■ DATA
====

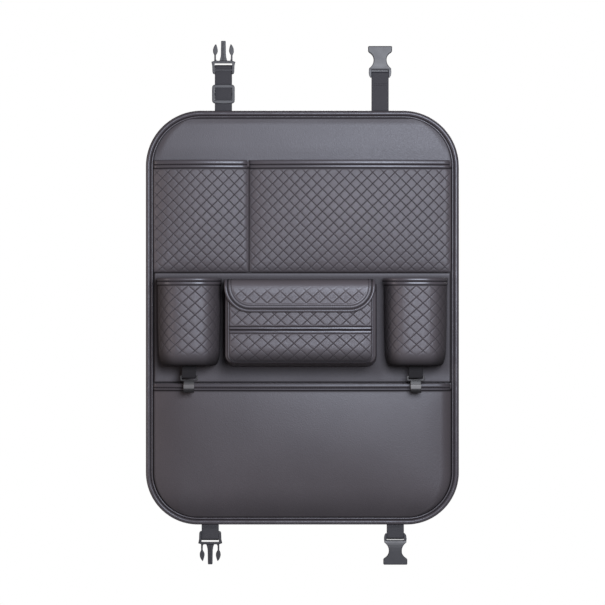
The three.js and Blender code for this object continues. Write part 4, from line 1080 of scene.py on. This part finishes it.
def front_panel(name, low, high, replaces, quilt_threads, pillow):
    """A quilted part of the box's front, bowed as the whole front is, with a pillow of its own."""
    corner = 8.0
    zs = np.linspace(low, high, int((high - low) / 0.85))
    below = np.clip(BOX_FRONT_Z + BOX_PIPE_R + corner - zs, 0, corner)
    width = FACE_HALF - corner + np.sqrt(corner**2 - below**2)
    u = np.linspace(-1, 1, 216)
    x, z = panel_grid(width, zs, u)
    q = (z - BOX_FRONT_Z) / (BOX_FRONT_TOP - BOX_FRONT_Z)
    under_flap = 1 - 0.8 * smooth((z - FLAP_BOTTOM - 2) / 8)
    bow = FACE_BOW * (1 - abs(u[None]) ** 3) * smooth(q / 0.28) * under_flap
    rise = np.sin(math.pi * ((z - low) / (high - low)) ** 0.75)
    bow = bow + pillow * (1 - abs(u[None]) ** 8) * rise
    inner = np.stack([BOX_X + x, FACE + bow, z], axis=-1)
    t = z - zs[0]
    edge = edge_distance(x, t)
    front, cloth = quilted(inner, x, t, smooth(edge / 2.5), SMALL_QUILT, quilt_threads)
    points, faces = shell_mesh(front, coarse(inner, 9, 37))
    # Painted shade along the edges and towards the box's bottom.
    painted_shade = np.maximum(0.6 * bell(edge, 0.9), foot_shade(z - BOX_FRONT_Z, 24, 0.8))
    make_quilt(name, points, faces, replaces, cloth, painted_shade)


# Section of a lip of the slit: forward of its foot, and up
LIP_SECTION = (
    (-0.6, -1.9), (0.8, -2.15), (2.3, -1.95), (3.0, -1.1),
    (2.75, 1.1), (2.0, 1.9), (0.8, 2.15), (-0.6, 1.9),
)


def make_slit_lip(name, middle, phase):
    """A rounded lip along the slit, with its middle at a height and a slight wave."""
    x = np.linspace(-FACE_HALF, FACE_HALF, 120)
    section = rounded_section(LIP_SECTION, 0.5)
    # Painted shade on the back of the lip, where it meets the front.
    painted_shade = np.tile(smooth((0.5 - section[:, 0]) / 0.6), len(x))
    wave = 0.3 * 0.35 * np.sin(x / 7.5 + phase) * np.sin(x / 31)
    bow = FACE_BOW * (1 - abs(x / FACE_HALF) ** 3)
    path = np.stack([BOX_X + x, FACE + 0.9 + bow + wave, middle + wave], axis=1)
    points, faces = sweep(section_rings(path, facing_forward(len(x)), section))
    replaces = (f"tissue_slit_{name}_lip",)
    make(f"slit_{name}_lip", points, faces, "trim_leather", replaces, painted_shade=painted_shade)


def make_box_piping():
    """Piping along the seam between the box's front and its sides."""
    route = face_path()
    deep = np.full(len(route), BOX_FRONT + 0.9 + BOX_PIPE_R)
    path = np.stack([BOX_X + route[:, 0], deep, route[:, 1]], axis=1)
    out = -line_normals(route)
    normals = np.stack([out[:, 0], np.zeros(len(route)), out[:, 1]], axis=1)
    points, faces = tube(path, normals, BOX_PIPE_R, 12)
    # Painted shade on the piping's lower run, under the box.
    painted_shade = 0.7 * smooth((BOX_FRONT_Z + 10 - points[:, 2]) / 9)
    make("box_piping", points, faces, "trim_leather", ("tissue_box_piping",), painted_shade=painted_shade)


def make_box_front(quilt_threads):
    """The front in two parts, the lips of the slit between them, and the piping."""
    upper = SLIT_Z + SLIT_GAP / 2
    lower = SLIT_Z - SLIT_GAP / 2 - LIP_H
    for name, low, high, pillow in (
        ("upper", upper + LIP_H + 0.3, BOX_FRONT_TOP, 0),
        ("lower", FACE_FOOT, lower - 0.3, 2.8),
    ):
        front_panel(f"box_front_{name}", low, high, f"tissue_front_{name}", quilt_threads, pillow)
    make_slit_lip("upper", upper + LIP_H / 2 - 0.3, 0.0)
    make_slit_lip("lower", lower + LIP_H / 2 + 0.2, 1.7)
    make_box_piping()


def flap_profile(bottom, count):
    """Inner line of the flap from its hinge over the box and down, as forward and z."""
    knots = [(BOX_BACK, FLAP_TOP - 1.0), (20, FLAP_TOP - 1.3), (34, FLAP_TOP - 1.8)]
    start = np.array([FLAP_INNER - 9, 52.3])
    corner = np.array([FLAP_INNER - 0.6, 51.6])
    end = np.array([FLAP_INNER, 39.0])
    for f in np.linspace(0, 1, 9):
        knots.append(tuple((1 - f) ** 2 * start + 2 * f * (1 - f) * corner + f * f * end))
    knots += [(FLAP_INNER, z) for z in np.linspace(30, bottom, 6)]
    k = np.array(knots)
    lean = 0.3 - smooth((k[:, 1] - FLAP_BOTTOM) / 30)
    k[:, 0] += FLAP_LEAN * lean * smooth((k[:, 0] - 45) / 12)
    reach = reach_along(k)
    s = np.linspace(0, reach[-1], count)
    line = at_reach(s, reach, k)
    return refined(line[None].repeat(2, axis=0), 2, count)[0], s


def make_flap(threads, quilt_threads):
    """The lid: quilted, with two rows of stitches along its edge and piping round it."""
    trimmed = FLAP_PIPE_R + 0.2
    bottom = FLAP_BOTTOM + trimmed
    half = FLAP_HALF - trimmed
    corner = FLAP_CORNER - trimmed
    line, reach = flap_profile(bottom, 120)
    line, reach = line[::-1], reach[-1] - reach[::-1]
    below = np.clip(bottom + corner - line[:, 1], 0, corner)
    width = half - corner + np.sqrt(corner**2 - below**2)
    x, t = panel_grid(width, reach, np.linspace(-1, 1, 220))
    inner = np.zeros((*x.shape, 3))
    inner[..., 0] = FLAP_X + x
    inner[..., 1] = line[:, :1]
    inner[..., 2] = line[:, 1:]
    beside = np.maximum(abs(x) - (half - corner), 0)
    under = np.maximum(bottom + corner - inner[..., 2], 0)
    straight = np.minimum(half - abs(x), inner[..., 2] - bottom)
    edge = np.where((beside > 0) & (under > 0), corner - np.hypot(beside, under), straight)
    fade = smooth((reach[-1] - t - 55) / 15)
    front, cloth = quilted(inner, x, t, smooth((edge - 6.8) / 1.6) * fade, SMALL_QUILT, quilt_threads)
    rows = [bell(edge + trimmed - inset, 0.75) for inset in FLAP_SEAMS]
    band = 0.5 * smooth((edge - 0.3) / 1.0) * (1 - rows[0]) * (1 - rows[1])
    front = front + grid_normals(inner) * band[..., None]
    points, faces = shell_mesh(front, coarse(inner, 25, 37))
    # Painted shade along the edge and along the rows of stitches.
    painted_shade = np.maximum(bell(edge, 0.9), 0.5 * np.maximum(*rows))
    make_quilt("flap_quilt", points, faces, "tissue_flap", cloth, painted_shade, "flap")
    path, up = flap_edge_path(0.0, 0.0, 2.5)
    front = smooth((path[:, 1] - 46) / 14)
    path = path + up * (0.5 + 0.7 * front)[:, None]
    points, faces = tube(path, up, 1.5 + (FLAP_PIPE_R - 1.5) * front, 14)
    make("flap_piping", points, faces, "trim_leather", ("tissue_flap_piping",), "flap")
    for inset in FLAP_SEAMS:
        path, up = flap_edge_path(inset, PRESSED, 0.6)
        threads.along(path, up, pitch=3.2, length=2.4, lift=0.15)


def flap_edge_path(inset, lift, spacing):
    """A line round the flap at an inset and a height over its inner face, with its normals."""
    half, bottom = FLAP_HALF - inset, FLAP_BOTTOM + inset
    corner = max(4.0, FLAP_CORNER - inset)
    line, _ = flap_profile(bottom, 90)
    out = line_normals(line)
    straight = (line[:, 1] > bottom + corner + 0.5) & (line[:, 0] > BOX_BACK + 2.4)
    left = [(FLAP_X - half, *place, *slope) for place, slope in zip(line[straight], out[straight])]
    turn = np.linspace(0, math.pi / 2, 22)
    z = bottom + corner - corner * np.sin(turn)
    down = np.argsort(line[:, 1])
    known = np.concatenate([line[:, :1], out], axis=1)[down]
    forward, out_f, out_z = at_reach(z, line[down, 1], known).T
    x = FLAP_X - half + corner - corner * np.cos(turn)
    left += list(zip(x, forward, z, out_f, out_z))
    right = [(2 * FLAP_X - p[0], *p[1:]) for p in reversed(left)]
    p = np.array(left + right)
    place, up = p[:, :3], np.stack([np.zeros(len(p)), p[:, 3], p[:, 4]], axis=1)
    reach = reach_along(place)
    at = np.linspace(0, reach[-1], int(reach[-1] / spacing))
    up = unit(at_reach(at, reach, up))
    return at_reach(at, reach, place) + up * lift, up


# Webbing

def ribbon(name, line, half, place, replaces):
    """Webbing of a width along a line of (forward, z) points, with thin woven edges."""
    out = line_normals(line)
    x = np.array([-half, 0.5 - half, 1.6 - half, -half / 2, 0, half / 2, half - 1.6, half - 0.5, half])
    t = np.array([0.22, 0.40, 0.5, 0.5, 0.5, 0.5, 0.5, 0.40, 0.22]) * STRAP_PLY
    ring_x = np.concatenate([x, x[::-1]])
    ring_t = np.concatenate([t, -t[::-1]])
    rings = np.zeros((len(line), len(ring_x), 3))
    rings[..., 0] = place[0] + ring_x[None]
    rings[..., 1] = place[1] + line[:, :1] + out[:, :1] * ring_t[None]
    rings[..., 2] = place[2] + line[:, 1:] + out[:, 1:] * ring_t[None]
    points, faces = sweep(rings)
    return make(name, points, faces, "webbing", (replaces,))


def loop_line(bar, flare, tail):
    """Two plies that run together, part at flare and turn round a bar at the origin."""
    r = bar + 0.3 + STRAP_PLY / 2
    leg = STRAP_PLY / 2 + 0.03
    run = [(-leg, z) for z in np.linspace(-tail, -flare, 12)]
    turn = [(-r * math.sin(a), r * math.cos(a)) for a in np.linspace(math.pi / 2 + 0.12, 0, 9)]
    start, end = np.array(run[-1]), np.array(turn[0])
    bridge = []
    for f in np.linspace(0, 1, 8)[1:-1]:
        bridge.append(tuple(start + (end - start) * (0.35 * smooth(f) + 0.65 * f)))
    left = run + bridge + turn
    return np.array(left + [(-f, z) for f, z in reversed(left[:-1])])


def make_straps(threads):
    """The four folded straps, each sewn across below the buckle's bar."""
    for name, x, bar, side in STRAPS:
        tail = abs(bar) - (PANEL_H / 2 - 25)
        line = loop_line(1.6, 13.0, tail) * [1, side]
        ribbon(f"{name}_web", line, STRAP_W / 2 + 0.15, (x, STRAP_FORWARD, bar), name)
        if name == ADJUSTED_STRAP:
            continue
        for below in STRAP_SEAMS:
            across = np.zeros((30, 3)) + [0, STRAP_FORWARD + 1.35, bar - side * below]
            across[:, 0] = np.linspace(x - 10.5, x + 10.5, 30)
            threads.along(across, facing_forward(30), pitch=2.6, length=1.9, lift=0.0)


def make_hook_straps():
    """The webbing loops that hold the bag hooks under the cups."""
    for side, x in (("left", -CUP_X), ("right", CUP_X)):
        line = loop_line(1.4, 8.0, 14.8) * [1, -1]
        place = (x, HOOK_FORWARD, HOOK_Z)
        piece = ribbon(f"{side}_hook_web", line, 10.0, place, f"{side}_hook_strap")
        # The hook straps get the webbing that is darkened as painted shade.
        piece.data.materials[0] = hook_webbing


def finish_cad_nodes():
    """The moulded parts keep their CAD shape. Their material softens the edges."""
    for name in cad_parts:
        if not name.endswith(("_buckle", "_hook", "tri_glide")):
            continue
        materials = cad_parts[name].data.materials
        materials.clear()
        # The hooks get the plastic that is darkened as painted shade, with a painted highlight on the lip.
        materials.append(hook_plastic if name.endswith("_hook") else MATERIALS["plastic"])


panel_threads = Threads()
quilt_threads = Threads()
flap_threads = Threads()
make_cover()
make_binding(panel_threads)
make_lining()
for side, left, right, bulge, rise in (
    ("left", -POCKET_HALF, DIVIDE - 0.3, 10.0, 3.0),
    ("right", DIVIDE + 0.3, POCKET_HALF, 12.0, 0.0),
):
    make_upper_pocket(side, left, right, panel_threads, quilt_threads, bulge, rise)
make_middle_panel()
make_lower_pocket(panel_threads)
make_cup("left", -CUP_X, panel_threads, quilt_threads)
make_cup("right", CUP_X, panel_threads, quilt_threads)
make_gusset()
make_box_front(quilt_threads)
make_flap(flap_threads, quilt_threads)
make_straps(panel_threads)
make_hook_straps()
finish_cad_nodes()
for threads, name, body in (
    (panel_threads, "seam_stitches", "panel"),
    (quilt_threads, "quilt_stitches", "panel"),
    (flap_threads, "flap_stitches", "flap"),
):
    threads.build(name, body)


# Camera, floor and light

def area_light(name, place, target, size, power, color, height=None):
    """A square light that looks from its place at a target, or an upright one with a height."""
    data = bpy.data.lights.new(name, "AREA")
    data.energy = power
    data.color = color
    data.size = size
    if height:
        data.shape = "RECTANGLE"
        data.size_y = height
    lamp = added(name, data)
    lamp.location = place
    x, y, z = np.array(target) - np.array(place)
    lamp.rotation_euler = (math.atan2(math.hypot(x, y), -z), 0, math.atan2(x, -y) + math.pi)


def make_camera():
    """A camera in front of the object. The picture is as wide as view_width at the origin."""
    distance, view_width = 5.0, 0.8690
    data = bpy.data.cameras.new("camera")
    data.sensor_width = 36
    data.lens = data.sensor_width * distance / view_width
    data.clip_end = 50
    camera = added("camera", data)
    camera.location = (0.0002, -distance - 0.008, 0.0217)
    camera.rotation_euler = (math.pi / 2, 0, 0)
    bpy.context.scene.camera = camera


def make_floor():
    """A floor under the object, darker to the camera than to the light it reflects."""
    size, height = 1.5, -0.62
    corners = [(x * size, y * size, height) for x, y in ((-1, -1), (1, -1), (1, 1), (-1, 1))]
    mesh = bpy.data.meshes.new("floor")
    mesh.from_pydata(corners, [], [(0, 1, 2, 3)])
    floor = added("floor", mesh)
    m, tree, shader, _ = new_material("floor", (0.9, 0.9, 0.9), 0.8)
    path = tree.nodes.new("ShaderNodeLightPath")
    color = color_mix(tree, path.outputs["Is Camera Ray"], (0.35, 0.35, 0.35, 1), (0.9, 0.9, 0.9, 1))
    tree.links.new(color, shader.inputs["Base Color"])
    mesh.materials.append(m)


def make_world():
    world = bpy.data.worlds.new("world")
    bpy.context.scene.world = world
    world.use_nodes = True
    tree = world.node_tree
    tree.nodes.clear()
    out = tree.nodes.new("ShaderNodeOutputWorld")
    ambient = node(tree, "ShaderNodeBackground", Color=(0.95, 0.90, 0.90, 1), Strength=0.12)
    white = node(tree, "ShaderNodeBackground", Color=(1, 1, 1, 1), Strength=1.0)
    path = tree.nodes.new("ShaderNodeLightPath")
    mix = tree.nodes.new("ShaderNodeMixShader")
    tree.links.new(path.outputs["Is Camera Ray"], mix.inputs[0])
    tree.links.new(ambient.outputs[0], mix.inputs[1])
    tree.links.new(white.outputs[0], mix.inputs[2])
    tree.links.new(mix.outputs[0], out.inputs[0])


make_camera()
make_floor()
make_world()
area_light("key", (0.30, -1.5, 0.30), (0, 0, 0.02), size=0.6, power=25, color=(0.89, 0.92, 1.0))
area_light("side", (-1.5, -0.45, -0.05), (0, 0, 0), size=0.5, power=6, color=(1.0, 0.84, 0.76), height=1.2)
area_light("back", (0.6, 2.2, 1.0), (0, 0, 0), size=1.6, power=26, color=(1.0, 1.0, 1.0))

scene = bpy.context.scene
scene.view_settings.view_transform = "Standard"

====

■ DO THIS
Your output must be the lines of the material above, from the first through the line that contains "make_quilt(name, points, faces, replaces, cloth, painted_shade)", copied exactly. Include both endpoints and nothing else.

■ FINISHED ANSWER
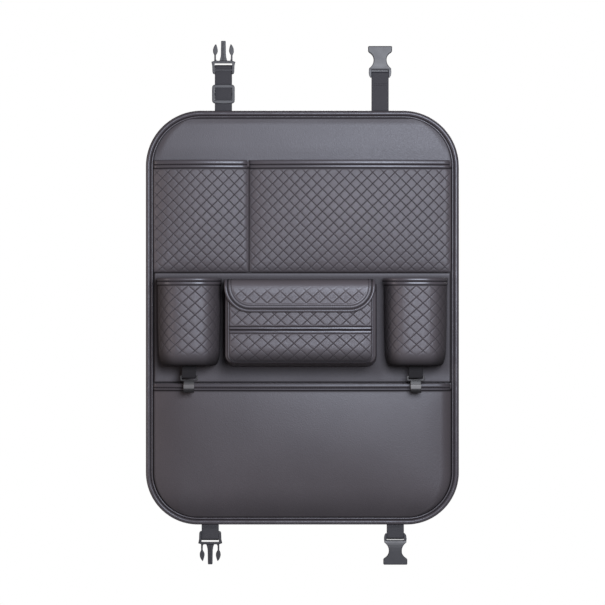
The three.js and Blender code for this object continues. Write part 4, from line 1080 of scene.py on. This part finishes it.
def front_panel(name, low, high, replaces, quilt_threads, pillow):
    """A quilted part of the box's front, bowed as the whole front is, with a pillow of its own."""
    corner = 8.0
    zs = np.linspace(low, high, int((high - low) / 0.85))
    below = np.clip(BOX_FRONT_Z + BOX_PIPE_R + corner - zs, 0, corner)
    width = FACE_HALF - corner + np.sqrt(corner**2 - below**2)
    u = np.linspace(-1, 1, 216)
    x, z = panel_grid(width, zs, u)
    q = (z - BOX_FRONT_Z) / (BOX_FRONT_TOP - BOX_FRONT_Z)
    under_flap = 1 - 0.8 * smooth((z - FLAP_BOTTOM - 2) / 8)
    bow = FACE_BOW * (1 - abs(u[None]) ** 3) * smooth(q / 0.28) * under_flap
    rise = np.sin(math.pi * ((z - low) / (high - low)) ** 0.75)
    bow = bow + pillow * (1 - abs(u[None]) ** 8) * rise
    inner = np.stack([BOX_X + x, FACE + bow, z], axis=-1)
    t = z - zs[0]
    edge = edge_distance(x, t)
    front, cloth = quilted(inner, x, t, smooth(edge / 2.5), SMALL_QUILT, quilt_threads)
    points, faces = shell_mesh(front, coarse(inner, 9, 37))
    # Painted shade along the edges and towards the box's bottom.
    painted_shade = np.maximum(0.6 * bell(edge, 0.9), foot_shade(z - BOX_FRONT_Z, 24, 0.8))
    make_quilt(name, points, faces, replaces, cloth, painted_shade)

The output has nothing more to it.